Back on topic.



I found a great article in the SandMUtopian Guardian (#36) about "Body Size and BDSM". Unfortunately the article is not available on line, but you can purchase the back issue for only $6. The URL is: http://www.aswgt.com/html/sandmutopian_guardian.html

I have excerpted a few lines from the piece that really struck home for me. I would recommend getting a copy and reading all of it. Also I have included the author's sources for his article below.

"Body Size and BDSM", Michael P. Marks, Ph.D.

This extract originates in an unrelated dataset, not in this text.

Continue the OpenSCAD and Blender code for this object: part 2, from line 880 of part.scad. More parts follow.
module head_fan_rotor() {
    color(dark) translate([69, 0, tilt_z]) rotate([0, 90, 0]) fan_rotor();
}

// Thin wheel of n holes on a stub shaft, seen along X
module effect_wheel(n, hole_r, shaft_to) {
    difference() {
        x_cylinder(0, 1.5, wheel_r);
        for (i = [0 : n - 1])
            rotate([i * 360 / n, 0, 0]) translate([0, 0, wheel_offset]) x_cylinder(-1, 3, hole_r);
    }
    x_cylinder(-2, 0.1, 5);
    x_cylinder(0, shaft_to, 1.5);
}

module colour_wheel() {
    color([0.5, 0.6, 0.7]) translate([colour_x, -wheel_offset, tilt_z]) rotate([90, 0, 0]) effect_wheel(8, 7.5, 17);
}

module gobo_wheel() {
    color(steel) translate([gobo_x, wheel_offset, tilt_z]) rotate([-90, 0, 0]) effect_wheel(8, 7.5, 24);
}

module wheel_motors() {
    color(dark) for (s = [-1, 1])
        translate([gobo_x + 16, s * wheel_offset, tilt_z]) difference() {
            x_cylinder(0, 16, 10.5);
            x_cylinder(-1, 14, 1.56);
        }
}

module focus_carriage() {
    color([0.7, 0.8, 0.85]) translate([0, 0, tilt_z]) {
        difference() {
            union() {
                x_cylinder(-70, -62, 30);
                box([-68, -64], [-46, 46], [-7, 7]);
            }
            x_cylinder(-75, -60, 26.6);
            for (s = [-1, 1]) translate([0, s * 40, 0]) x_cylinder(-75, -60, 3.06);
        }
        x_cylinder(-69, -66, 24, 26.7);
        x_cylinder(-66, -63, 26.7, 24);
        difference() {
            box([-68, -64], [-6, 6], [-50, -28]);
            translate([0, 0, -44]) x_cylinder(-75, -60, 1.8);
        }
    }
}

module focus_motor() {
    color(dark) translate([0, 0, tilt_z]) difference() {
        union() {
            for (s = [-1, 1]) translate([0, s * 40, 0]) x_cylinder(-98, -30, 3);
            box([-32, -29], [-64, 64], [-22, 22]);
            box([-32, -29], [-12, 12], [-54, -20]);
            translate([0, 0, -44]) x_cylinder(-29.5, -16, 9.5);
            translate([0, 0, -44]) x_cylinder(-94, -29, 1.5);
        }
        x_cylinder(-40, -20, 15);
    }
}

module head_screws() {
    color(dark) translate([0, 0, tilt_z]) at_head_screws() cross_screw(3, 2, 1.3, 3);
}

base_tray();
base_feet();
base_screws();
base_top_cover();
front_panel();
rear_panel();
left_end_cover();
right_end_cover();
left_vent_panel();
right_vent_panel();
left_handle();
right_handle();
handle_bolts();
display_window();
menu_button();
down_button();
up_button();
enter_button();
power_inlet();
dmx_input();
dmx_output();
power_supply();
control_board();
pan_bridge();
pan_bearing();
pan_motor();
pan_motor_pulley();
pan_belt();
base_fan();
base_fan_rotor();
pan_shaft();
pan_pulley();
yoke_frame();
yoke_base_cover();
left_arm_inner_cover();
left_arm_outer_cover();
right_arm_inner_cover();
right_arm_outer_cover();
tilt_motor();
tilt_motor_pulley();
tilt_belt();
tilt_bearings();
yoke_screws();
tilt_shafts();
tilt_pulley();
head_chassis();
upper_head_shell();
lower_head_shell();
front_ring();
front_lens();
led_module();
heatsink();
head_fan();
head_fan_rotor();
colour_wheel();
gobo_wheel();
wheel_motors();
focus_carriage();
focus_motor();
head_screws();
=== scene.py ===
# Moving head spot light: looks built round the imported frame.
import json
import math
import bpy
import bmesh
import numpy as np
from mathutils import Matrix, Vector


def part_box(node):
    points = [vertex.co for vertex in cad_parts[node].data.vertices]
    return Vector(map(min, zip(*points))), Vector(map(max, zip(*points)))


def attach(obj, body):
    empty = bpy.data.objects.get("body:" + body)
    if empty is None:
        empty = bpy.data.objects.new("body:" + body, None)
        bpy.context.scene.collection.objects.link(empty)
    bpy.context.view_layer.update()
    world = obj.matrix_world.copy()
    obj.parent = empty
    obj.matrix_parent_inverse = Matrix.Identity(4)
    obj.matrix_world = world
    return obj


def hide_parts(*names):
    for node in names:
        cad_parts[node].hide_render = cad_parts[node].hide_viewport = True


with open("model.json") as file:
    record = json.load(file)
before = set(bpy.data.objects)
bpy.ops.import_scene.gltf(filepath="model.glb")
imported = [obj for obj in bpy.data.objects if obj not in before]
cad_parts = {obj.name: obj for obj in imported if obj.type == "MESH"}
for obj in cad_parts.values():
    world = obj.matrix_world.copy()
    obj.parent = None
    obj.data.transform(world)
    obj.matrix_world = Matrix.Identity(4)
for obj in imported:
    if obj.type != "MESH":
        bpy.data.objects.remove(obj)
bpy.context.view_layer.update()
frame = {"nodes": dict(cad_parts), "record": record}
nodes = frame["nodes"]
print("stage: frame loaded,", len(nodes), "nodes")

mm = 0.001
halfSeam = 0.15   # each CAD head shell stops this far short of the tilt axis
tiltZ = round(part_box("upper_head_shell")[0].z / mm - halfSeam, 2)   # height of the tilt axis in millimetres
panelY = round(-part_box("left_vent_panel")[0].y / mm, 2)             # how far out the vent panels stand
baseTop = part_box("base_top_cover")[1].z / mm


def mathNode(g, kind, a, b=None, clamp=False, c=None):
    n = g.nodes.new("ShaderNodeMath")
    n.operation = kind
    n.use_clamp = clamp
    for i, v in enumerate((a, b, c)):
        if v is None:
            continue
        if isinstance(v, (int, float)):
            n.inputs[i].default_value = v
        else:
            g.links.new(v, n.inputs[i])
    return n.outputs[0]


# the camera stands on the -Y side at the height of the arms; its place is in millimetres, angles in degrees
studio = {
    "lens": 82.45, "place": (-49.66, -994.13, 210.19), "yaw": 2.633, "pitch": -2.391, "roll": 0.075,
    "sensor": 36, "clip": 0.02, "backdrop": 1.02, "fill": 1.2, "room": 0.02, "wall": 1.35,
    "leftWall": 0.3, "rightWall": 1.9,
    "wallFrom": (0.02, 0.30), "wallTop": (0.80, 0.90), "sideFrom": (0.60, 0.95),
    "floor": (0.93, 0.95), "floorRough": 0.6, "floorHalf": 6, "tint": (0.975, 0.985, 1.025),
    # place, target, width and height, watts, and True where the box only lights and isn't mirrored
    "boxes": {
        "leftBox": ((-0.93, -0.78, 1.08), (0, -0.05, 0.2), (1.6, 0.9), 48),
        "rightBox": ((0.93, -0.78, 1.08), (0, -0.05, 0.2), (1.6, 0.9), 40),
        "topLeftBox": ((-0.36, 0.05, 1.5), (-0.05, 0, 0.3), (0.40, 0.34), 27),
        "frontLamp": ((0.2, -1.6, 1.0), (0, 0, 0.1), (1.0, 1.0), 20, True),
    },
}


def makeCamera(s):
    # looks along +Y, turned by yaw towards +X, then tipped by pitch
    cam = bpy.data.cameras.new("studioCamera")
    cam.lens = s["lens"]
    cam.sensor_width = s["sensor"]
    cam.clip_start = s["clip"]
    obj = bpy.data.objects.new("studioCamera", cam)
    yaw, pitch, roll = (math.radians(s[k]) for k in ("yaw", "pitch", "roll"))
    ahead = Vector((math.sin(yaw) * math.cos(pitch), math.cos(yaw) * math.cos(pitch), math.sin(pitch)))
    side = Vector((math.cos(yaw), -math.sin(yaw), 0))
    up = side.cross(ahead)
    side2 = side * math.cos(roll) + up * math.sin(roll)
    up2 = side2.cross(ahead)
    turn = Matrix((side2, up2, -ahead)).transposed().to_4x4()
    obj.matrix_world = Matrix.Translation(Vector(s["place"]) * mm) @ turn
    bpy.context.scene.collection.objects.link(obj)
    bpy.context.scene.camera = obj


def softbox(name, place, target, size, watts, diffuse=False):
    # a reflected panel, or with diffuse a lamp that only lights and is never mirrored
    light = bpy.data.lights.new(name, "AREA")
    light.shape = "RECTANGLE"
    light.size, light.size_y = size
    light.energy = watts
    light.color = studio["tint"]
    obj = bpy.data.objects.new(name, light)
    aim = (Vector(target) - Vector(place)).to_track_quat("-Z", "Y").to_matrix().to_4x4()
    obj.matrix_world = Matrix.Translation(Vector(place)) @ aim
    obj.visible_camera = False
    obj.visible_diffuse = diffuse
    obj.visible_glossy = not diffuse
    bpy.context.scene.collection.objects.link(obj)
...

"Michael Foucault, the late French Philosopher, wrote extensively on the role the human body has played in social and political development in the West over several thousand years”. Foucault’s thesis is that the body is a site where society plays out struggles over power… In his work on human sexuality Foucault argued “that sexuality is not something that people are born with, but constitutes a construct by which society names certain identities and practices as ‘normal’, and then proscribes behaviors that have been deemed illegitimate. Specifically, sexuality is constructed as embodying heterosexual intercourse, with auto-eroticism and homosexuality as uniquely prohibited practices”.
This was later picked up by Judith Butler, who wrote “the homosexual identities, as well as behaviors, are explicitly outlawed by the language that society uses to describe what is considered as the appropriate human condition”. “For Foucault, the body is where society invests itself; the way the body is named, medically treated, punished, and sexualized is a political act. For Butler, society ‘inscribes’ itself on the body through language.” Foucault suggested that the traditional regime of sexuality, which normalizes heterosexual acts and makes all other behaviors deviant, be replaced with a shifting repertoire of what he called ‘bodily pleasures’. While he did not specify this range of activities, Foucault’s followers have suggested that they include things such as gay sex, fisting, and sadomasochism.
The author Marks “believes that BDSM, seen in this light, is by its very nature, an act of political resistance. In doing so people who engage in BDSM activities shift the focus away from bodily objectification, which includes the denigration of people who do not adhere to accepted standards of body size, and re-ploy the language of sexuality against out oppressors”. Seen in this light, “BDSMers have an obligation inherent to resist the normalizing effects of objectification inherent in the dominant regime of sexuality that governs our bodies. Bigotries of any type have no place in our (the BDSM) community. While discussions of body size should be entertained, arbitrary prejudices against obesity are self-defeating because they sustain the oppressive discourse which not only marginalizes people of non-standard body size, but everyone who does not adhere to accepted and sanctioned sexual practices”.
“Instead, a commitment to the bodily pleasures inherent in BDSM permits us to escape the dominant culture’s emphasis on institutionalized normality, and embrace an alternate discourse which has the potential for sexual liberation”.

Butler, J (1993). Gender trouble: Feminism and subversion of identity. (New Your, Routledge).
__(1993). Bodies that matter: On the discursive limits of sex. (New York: Pantheon books).
Foucault, M. (1978). The history of sexuality: Volume I: An introduction. (New York: Pantheon Books).
__ (1980). Power/Knowledge: Selected interviews and other writings, 1972-1977. ed. C. Gordon. (New York: Pantheon Books.
__ (1995). Discipline and punish: The birth of the prison. Translated by A. Sheridan (New York: Vintage Books).